If you don’t believe me, take a look at the backlash from Doctor Who fans over Martha Jones (played by Freema Agyeman), or did you not notice that we didn’t get another companion of color for almost 10 years? Did you miss the way the Doctor treated her compared to Rose? The way she was characterized as angry and aggressive? The Doctor fell in love with Rose so easily, but barely acknowledges Martha (it is interesting to note as well that both Bill and Martha are written in ways that keep them from being able to be with the Doctor romantically, when most companions in New Who – with the exception of Donna – have some kind of romantic subplot involvement). The Doctor wants Rose to be safe and sound in an alternate universe, but asks Martha to walk a Master-ruled earth, risking her life, to save him. There is even an entire episode where Martha is left to be an indentured servant while the Doctor hides out as a human because the Doctor left Martha to her own devices, something he would never have done with Rose. While its nice to palm this treatment off as “independence,” it feeds into the negative stereotype of the ‘strong independent black woman’ that doesn’t need to be nurtured or cared for.

So, Doctor Who has always had a glaring race problem. I’m disappointed that Chris Chibnall had the chance to move past that, building on the wonderfulness of Bill Potts and yet……white feminism rears it’s head again and it’s even more insidious because the Doctor is now female being written by a man. Of course, I am sure Chris will be nowhere near as bad as Moffat in terms of sexism, but i’m always wary of of anyone writing an experience they may know of but never understand and it is very obvious to a female audience when a female character is written by a man.

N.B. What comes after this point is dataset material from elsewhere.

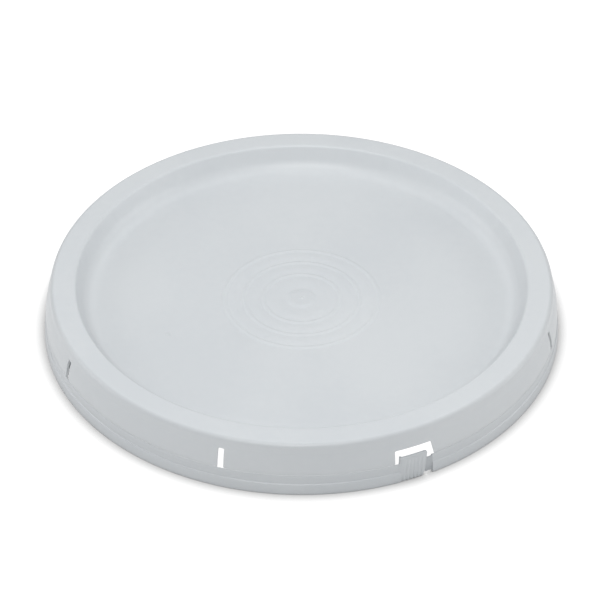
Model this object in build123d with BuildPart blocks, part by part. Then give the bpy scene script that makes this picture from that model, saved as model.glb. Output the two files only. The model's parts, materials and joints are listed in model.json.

Very. Obvious.

At the end of the day, Jodie is a wonderful actress with an impressive range (if you didn’t cry at least once at her performance in ‘Broadchurch’ I’d be shocked!). Chris is a talented writer and I’m still very excited to see how the show’s dynamic will shift, but none of that changes the fact that a female doctor is long overdue and a white female lead isn’t all that revolutionary in pop culture at this time, even if (relatively) a female doctor is a big shift.